If you enjoy blasting your favourite playlists, podcasts and albums from Spotify to any Google Nest smart speakers, smart displays or Chromecasts in your home… there are some changes coming around the track. While those who pay for a Premium account (prices start from £4.99 a month for students, £9.99 for everyone else or £12.99 for couples) will still be able to use Google’s Cast technology to play music wirelessly on their Nest connected speakers. But those who use a free advertisement-supported account will lose the feature.

The ditched feature was revealed by Google-centric blog 9to5Google, which was the first to spot that Spotify had quietly retired the feature from its free accounts. If you launch the Spotify app, start playing a song and then hit the Cast button – free account users will be presented with a “Premium only” notice.

Bafflingly – at least for now – if you pair your free Spotify account with your Google Account inside the Google Home app, which is used to manage all Google Assistant-compatible smart home devices like Nest thermostats, LIFX bulbs, video doorbells and Google Nest smart speakers, you can still use a “Hey Google” voice command to request your favourite track, podcast or playlist.
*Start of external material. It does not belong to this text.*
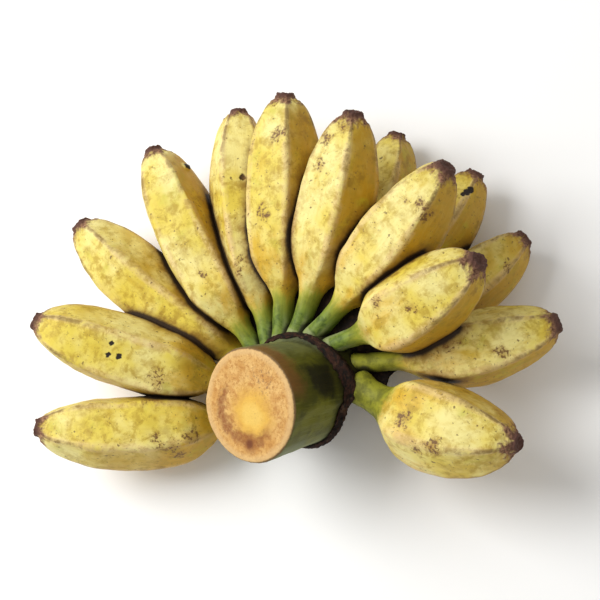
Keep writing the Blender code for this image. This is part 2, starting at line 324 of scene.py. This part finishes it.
lumps = bpy.data.textures.new("peel_lumps", "CLOUDS")
lumps.noise_scale = 0.022
lumps.noise_depth = 2
wrinkles = bpy.data.textures.new("dry_wrinkles", "CLOUDS")
wrinkles.noise_scale = 0.0022
wrinkles.noise_depth = 1


def push_out(piece, pattern, height, group=""):
    """Raises and sinks the piece's skin by this pattern, where the group says."""
    push = piece.modifiers.new("push", "DISPLACE")
    push.texture = pattern
    push.strength = height
    push.mid_level = 0.5
    push.vertex_group = group
    bpy.context.view_layer.objects.active = piece
    bpy.ops.object.modifier_apply(modifier=push.name)


def grow_fruit(name, number):
    """One fruit in its place: rolled so that its neck is deep along the stem, bent, and laid in."""
    thickness, neck, shoulder, ridge_turn = FRUIT_SIZES[name]
    placed, length, bend = fruit_line(FRUIT_LINES[name])
    neck = [size * MM for size in neck]
    skin = fruit_skin(
        f"fruit_{number:02d}", length, thickness * MM, neck, shoulder * MM, ridge_turn
    )
    note_growth(skin, length, number, ridge_turn, BLEMISHES.get(name, ()))
    stub = skin.vertex_groups.new(name="stub")
    for vert in skin.data.vertices:
        dry = min(max((vert.co.z - length + DRY_LENGTH) / DRY_FADE, 0), 1)
        if dry:
            stub.add([vert.index], dry, "REPLACE")
    toward_stem = placed.to_3x3().transposed() @ stem_axis
    skin.rotation_euler = (0, 0, math.atan2(toward_stem.y, toward_stem.x))
    bpy.ops.object.transform_apply(location=False, rotation=True, scale=False)
    curl = skin.modifiers.new("curl", "SIMPLE_DEFORM")
    curl.deform_method = "BEND"
    curl.deform_axis = "Y"
    curl.angle = bend
    bpy.ops.object.modifier_apply(modifier=curl.name)
    skin.matrix_world = placed
    bpy.ops.object.transform_apply(location=True, rotation=True, scale=True)
    push_out(skin, lumps, LUMP_HEIGHT)
    push_out(skin, wrinkles, STUB_WRINKLES, "stub")
    # Painted shade: the more a point faces away from the key light, the higher its shaded value,
    # and back-row fruits start higher.
    ochre_start = 0.5 + (BACK_ROW_DEEPER if name in BACK_ROW else 0)
    shades = [ochre_start - 0.5 * vert.normal.dot(KEY_LIGHT_SIDE) for vert in skin.data.vertices]
    keep_on_points(skin, "shaded", shades)
    return skin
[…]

It’s unclear why this avoids the limitation of a free account right now, but don’t expect that workaround to be available for much longer if Spotify wants the ability to listen on smart speakers to be a major differentiator between its free and paid-for streaming accounts. Until now, the ability to pick individual songs (not simply listen to an album or playlist on shuffle) and with no adverts were the two bonuses of paying for a Spotify Premium account. Only Premium subscribers are able to download tracks for offline playback on the Underground, a plane flight, or when you don’t fancy using your 4G data allowance.

Spotify hasn’t confirmed whether this change will impact non-Google Assistant devices. For example, Amazon Echo – the most high-profile smart speaker rival – also allows subscribers to play tracks with a request to chatty AI assistant Alexa. Most recent speakers from Sonos include support for both Alexa and Google Assistant and the Sonos app includes the ability to pair a Spotify account. Will both of these be blocked for free account owners too?

If so, there’s likely going to be a lot of miffed Spotify users. During its most recent earnings call, Spotify confirmed that it expects to hit 427 million monthly active users and 184 million paid subscribers before the end of this year. While it’s clear that to boost its bottom-line, Spotify needs to push as many of those 243 million listeners with ad-supported accounts to its paid-for tiers.

However, those who have paid for smart home kit expecting to be able to listen to their playlists and podcasts (albeit with adverts at regular intervals) are likely to be annoyed their new purchase is less useful without a £9.99 a month direct debit to Spotify.